The fourth round was a fantastic session as both fighters went for it, and jabbing was completely off the agenda. Matovu took some heavy shots from Adeniyi and laughed them off, sending in his own bombs as both men winged in powerful hooks until the final bell. The 40-35 points tally from Alvin Finch was scant reward for Matovu’s effort but Adeniyi’s busier workrate made him a clear winner.
Announcer Michael Pass invited the audience on a night out in Bangor with Moses. Get it in your diaries.
In a six-threes bantamweight contest, Ryan Farrag (9-1) got a shock in the opening round against Najah Ali (5-3-1) when the Iraqi fired in his own WMD - a counter right over the top - which dropped the Liverpool man in the process of launching his own attack. As he rose Farrag’s (8st 9lb 6oz) legs looked shaky for a second but he held firm as Alvin Finch gave the eight count. Ali (8st 9lb 5oz) landed a similar shot at the beginning of round two, Farrag now more tentative after being caught, although he became more aggressive as the fight progressed. There were ominous signs from Ali, who throws a very fast left hook, several of which whistled past the head of the oncoming Farrag. Ryan continued to press and outwork Ali, although the Farrag corner were imploring their man to tighten up defensively. 59-57 was the official score.

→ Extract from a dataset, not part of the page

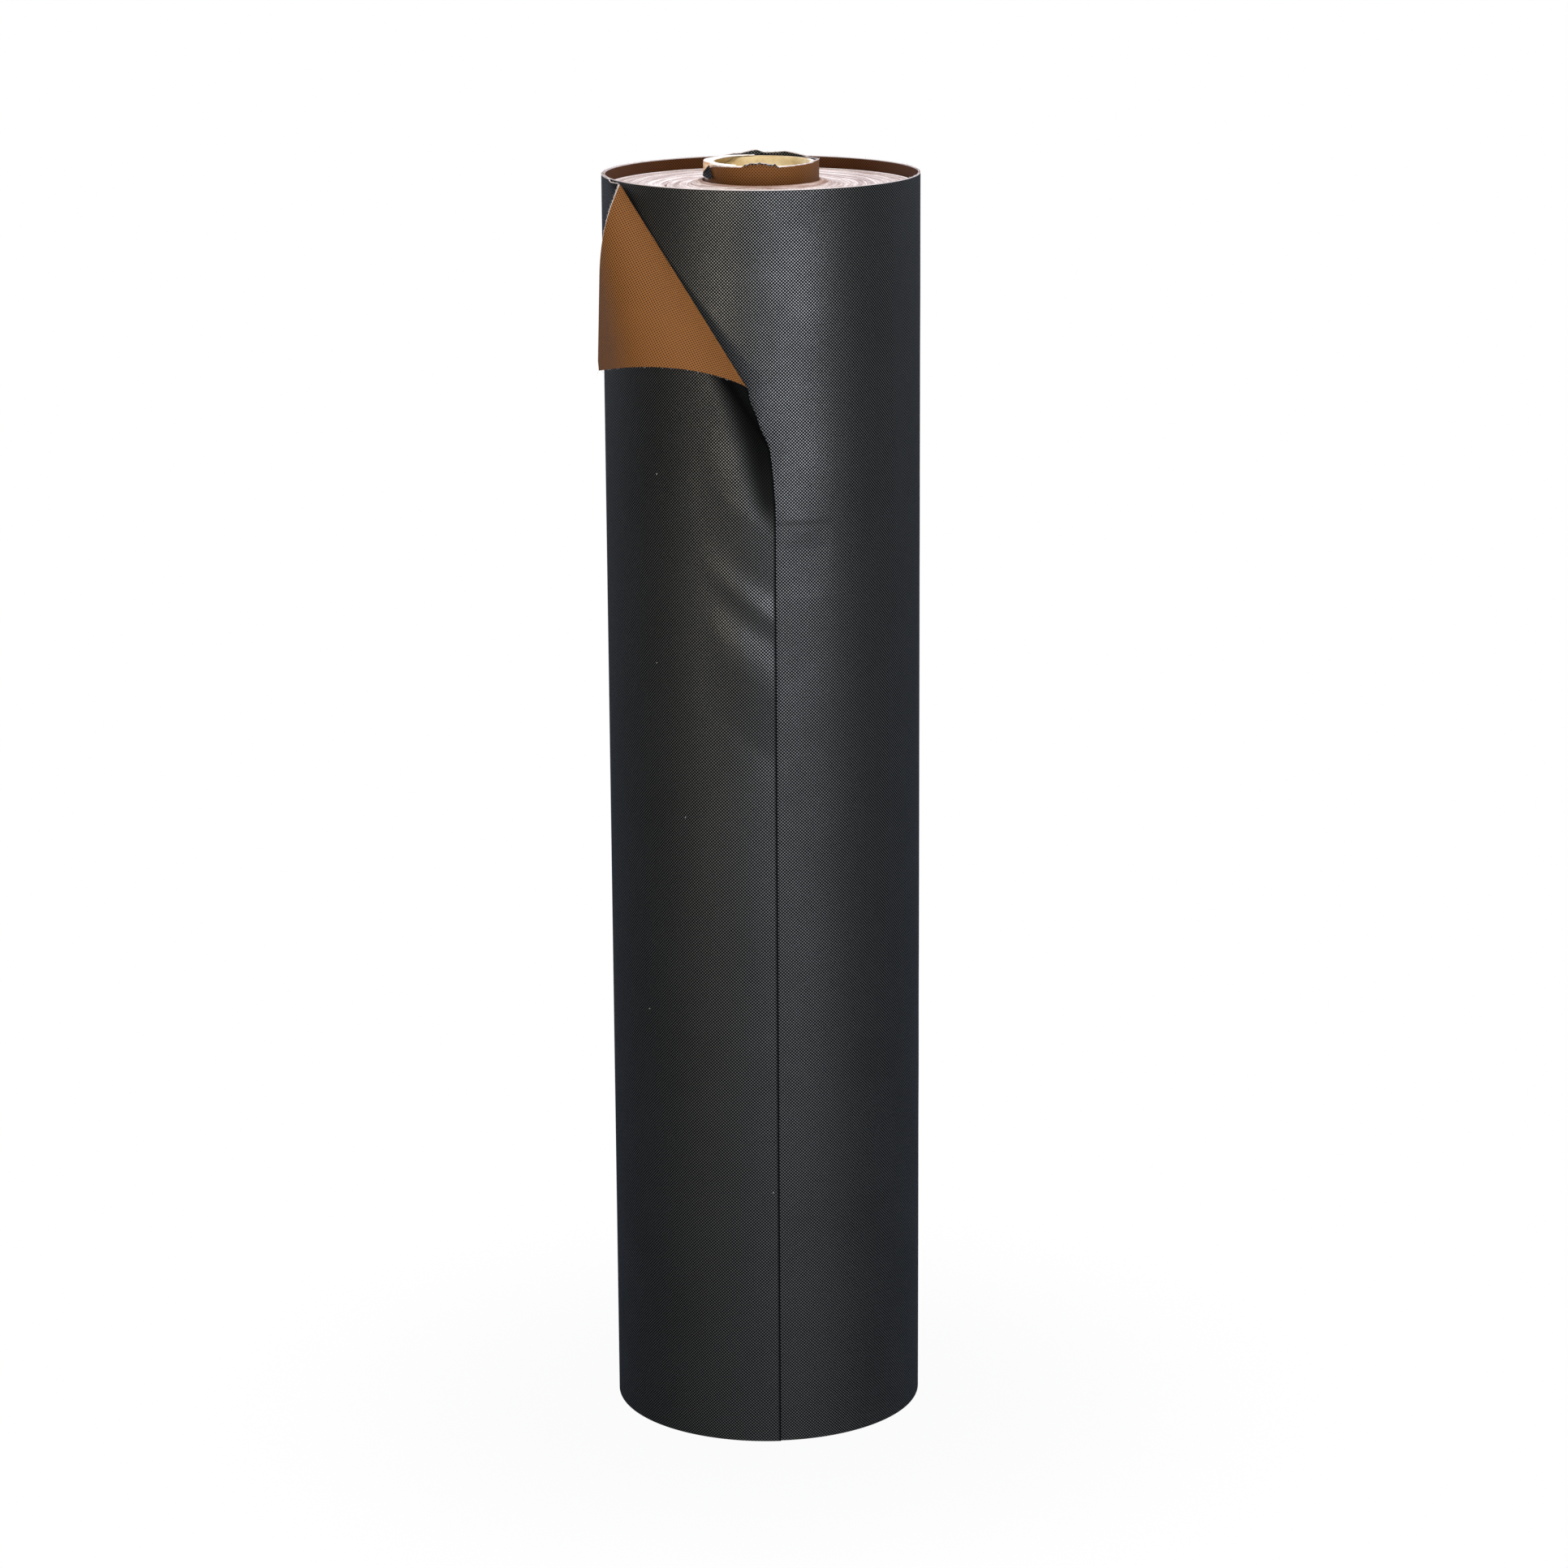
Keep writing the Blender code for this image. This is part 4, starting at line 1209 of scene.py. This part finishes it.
# %% Floor
FLOOR_SIZE = 14.0
FLOOR_DROP = 0.0002
SHADOW_REACH = (0.1, 0.5)
SHADOW_LIFT = 0.96
bpy.ops.mesh.primitive_plane_add(size=FLOOR_SIZE, location=(0.0, 0.0, -FLOOR_DROP))
floor = bpy.context.active_object
floor.name = "floor"
floor_finish, tree, shader = new_material("pale_floor", 0.9, 0.1)
shader.inputs["Base Color"].default_value = linear("#404958")
seen = add(tree, "ShaderNodeLightPath", None, "Is Camera Ray")
white = add(tree, "ShaderNodeEmission", Color=(1.0, 1.0, 1.0, 1.0), Strength=1.0)
spot = add(tree, "ShaderNodeTexCoord", None, "Object")
away = add(tree, "ShaderNodeVectorMath", {"operation": "LENGTH"}, "Value", i0=spot)
lifted = add(
    tree, "ShaderNodeMapRange", {"interpolation_type": "SMOOTHSTEP"},
    i0=away, i1=SHADOW_REACH[0], i2=SHADOW_REACH[1], i3=SHADOW_LIFT, i4=1.0,
)
share = add(tree, "ShaderNodeMath", {"operation": "MULTIPLY"}, i0=seen, i1=lifted)
both = add(tree, "ShaderNodeMixShader", i0=share, i1=shader.outputs[0], i2=white)
tree.links.new(both, tree.nodes["Material Output"].inputs["Surface"])
floor.data.materials.append(floor_finish)
floor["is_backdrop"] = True
print("floor", floor_finish.name, FLOOR_SIZE, "m")

# %% [markdown]
# ## The light
# Black cloth shows its form by what it mirrors: two bright streaks run down its front and left, from softboxes there,
# and two lamps behind light its flanks. One lamp from above lights the roll's end. The world gives almost no light, and
# it is white only to the camera. A sky or a light dome would grey the whole black face evenly.

# %% World
WORLD_LIGHT = 0.03
world = bpy.data.worlds.new("white_studio")
bpy.context.scene.world = world
world.use_nodes = True
tree = world.node_tree
ground = tree.nodes["Background"]
ground.inputs["Color"].default_value = (1.0, 1.0, 1.0, 1.0)
ground.inputs["Strength"].default_value = WORLD_LIGHT
seen = add(tree, "ShaderNodeLightPath", None, "Is Camera Ray")
white = add(tree, "ShaderNodeBackground", Color=(1.0, 1.0, 1.0, 1.0), Strength=1.0)
both = add(tree, "ShaderNodeMixShader", i0=seen, i1=ground.outputs[0], i2=white)
tree.links.new(both, tree.nodes["World Output"].inputs["Surface"])
print("world", world.name, "gives", WORLD_LIGHT, "of white's light")

# %% Softboxes
# Each row: the name, its place, the height on the axis that it faces, its width and height in metres, its power in
# watts, and its tint.
SOFTBOXES = (
    ("front_softbox", (0.72, -2.6, 0.8), 0.7, 1.95, 0.75, 71.0, "#eef3ff"),
    ("front_right_softbox", (2.0, -2.6, 0.9), 0.6, 0.6, 0.6, 26.0, "#f2f5ff"),
    ("front_left_softbox", (-2.0, -2.6, 0.9), 0.6, 0.7, 0.6, 17.0, "#fff0dc"),
    ("near_left_softbox", (-0.6, -1.3, 0.95), 0.75, 0.4, 0.4, 7.5, "#fff4e0"),
    ("back_left_softbox", (-2.2, 1.9, 1.9), 0.6, 0.8, 0.8, 78.0, "#e2ebff"),
    ("back_right_softbox", (2.5, 2.0, 2.3), 0.7, 0.8, 0.8, 100.0, "#e2ebff"),
    ("top_softbox", (0.25, -1.0, 2.8), 1.0, 0.8, 0.8, 50.0, "#fffdfa"),
)


def softbox(name, place, aim_height, width, height, power, tint):
    """A rectangular lamp that faces the point at this height over the middle of the floor."""
    lamp = bpy.data.lights.new(name, "AREA")
    lamp.shape = "RECTANGLE"
    lamp.size = width
    lamp.size_y = height
    lamp.energy = power
    lamp.color = linear(tint)[:3]
    holder = bpy.data.objects.new(name, lamp)
    holder.location = place
    aim = Vector((0.0, 0.0, aim_height))
    holder.rotation_euler = (aim - Vector(place)).to_track_quat("-Z", "Y").to_euler()
    bpy.context.scene.collection.objects.link(holder)


for row in SOFTBOXES:
    softbox(*row)
print(len(SOFTBOXES), "softboxes")

# %% [markdown]
# ## Sizes and the finish
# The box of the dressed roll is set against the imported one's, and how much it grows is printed. The dressed
# roll must stay as large as the imported one.

# %% Sizes before and after, and the finish
bpy.context.scene.view_settings.view_transform = "Standard"
shown_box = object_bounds()
sizes = zip(cad_box[1] - cad_box[0], shown_box[1] - shown_box[0])
print("box grows by", [round((shown - cad) * 1000, 1) for cad, shown in sizes], "mm")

Lightweight Tommy Carus (6-1) dropped Liam Ellis (0-6-2) twice en route to a 40-34 points victory. Carus (10st 1lb 6oz) landed with a burst of punches in round three and Ellis (10st 1lb 7oz) went down. It initially looked like a slip but ref Lyson ruled a knockdown and delivered an eight count. With a minute left in the fight, Carus decked Ellis legitimately – another volley of punches sending Liam to the floor in a neutral corner. Carus looked composed throughout in moving to 6-1, whilst Ellis still searches for his first professional win at 0-5-2.